Au-delà de sélec­tion­ner les bonnes tech­no­lo­gies, l’usine-école du BCG per­met d’appréhender concrè­te­ment leur inté­gra­tion entre elles, les contraintes liées à leur mise en place et les moda­li­tés d’exécution rapide pour amé­lio­rer les per­for­mances indus­trielles de manière mas­sive et pérenne. Les solu­tions sont inté­grées à des machines de dif­fé­rentes marques, anciennes comme récentes. Elles reflètent la réa­li­té et la com­plexi­té d’un site de production.

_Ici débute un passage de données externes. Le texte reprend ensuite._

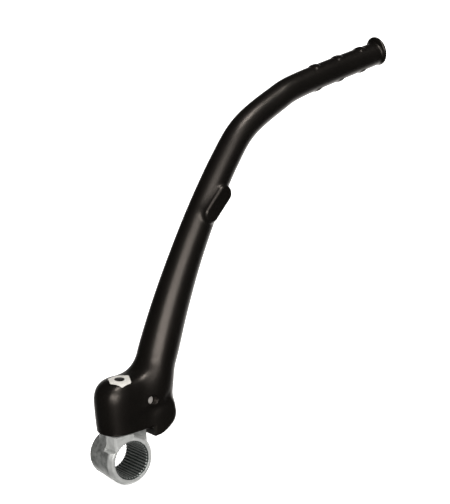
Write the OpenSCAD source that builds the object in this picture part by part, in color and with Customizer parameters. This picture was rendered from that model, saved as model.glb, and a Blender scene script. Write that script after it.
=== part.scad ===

Loin de se can­ton­ner à ces lignes de pro­duc­tion, l’ICO dis­pose d’un espace dédié à la sup­ply chain et aux ser­vices 4.0. On découvre alors l’impact de la tech­no­lo­gie sur les fonc­tions dites back et middle office (ges­tion admi­nis­tra­tive et comp­table, res­sources humaines, pro­cu­re­ment, etc.). Les solu­tions pré­sen­tées per­mettent dans ce cas d’automatiser des pro­ces­sus intel­lec­tuels grâce au RPA (Robo­tic Pro­cess Auto­ma­tion) et à l’IA.

Afin de garan­tir une expé­rience com­plète et immer­sive, l’ICO anime un éco­sys­tème inno­vant qui accueille à la fois des acteurs aca­dé­miques – comme Cen­tra­le­Su­pé­lec – mais aus­si des start-up tech­no­lo­giques comme Brain­cube, Sury­cat, iObeya, Metron, Dio­ta, Meso­tech­nic et des groupes inter­na­tio­naux spé­cia­li­sés comme Kuka, Infeeny|Econocom, Fanuc, Uni­ver­sal Robots ou Tulip. De grands indus­triels – tels que Das­sault Sys­tèmes ou Micro­soft – sont éga­le­ment impli­qués depuis la genèse du projet.

La mise en place de ces tech­no­lo­gies modi­fie­ra l’environnement de tra­vail en le ren­dant para­doxa­le­ment plus enri­chis­sant, plus humain et beau­coup plus évo­lu­tif. Le centre sou­ligne en ce sens l’importance de l’humain dans cette tran­si­tion : la tech­no­lo­gie est un levier qui ne pour­ra être acti­vé sans la mobi­li­sa­tion et l’engagement des équipes.

Deux ans après son ouver­ture, le centre de 1 500 m² a accueilli plus de 3 000 diri­geants indus­triels venus du monde entier. Le BCG a éga­le­ment déve­lop­pé le réseau ICO : des centres simi­laires ont ouvert en Alle­magne, au Bré­sil, aux États-Unis ain­si qu’à Sin­ga­pour. Sou­vent qua­li­fiés d’accélérateurs de réflexion par les visi­teurs, ceux-ci per­mettent de démys­ti­fier l’industrie 4.0 en ren­dant pal­pables les enjeux qui l’accompagnent. Les experts de l’ICO per­mettent aux entre­prises et à leurs diri­geants de pré­pa­rer au mieux la trans­for­ma­tion digi­tale de leur site à grande échelle. Une nou­velle adresse fran­çaise – dédiée à l’industrie phar­ma­ceu­tique à Stras­bourg – étof­fe­ra le réseau en 2019 !


Relocalisations

Le manu­fac­tu­ring 4.0 des­sine donc une nou­velle géo­po­li­tique indus­trielle : les usines quittent peu à peu les pays émer­gents pour rejoindre nos pays matures sous un for­mat plus réduit, plus agile et plus écologique.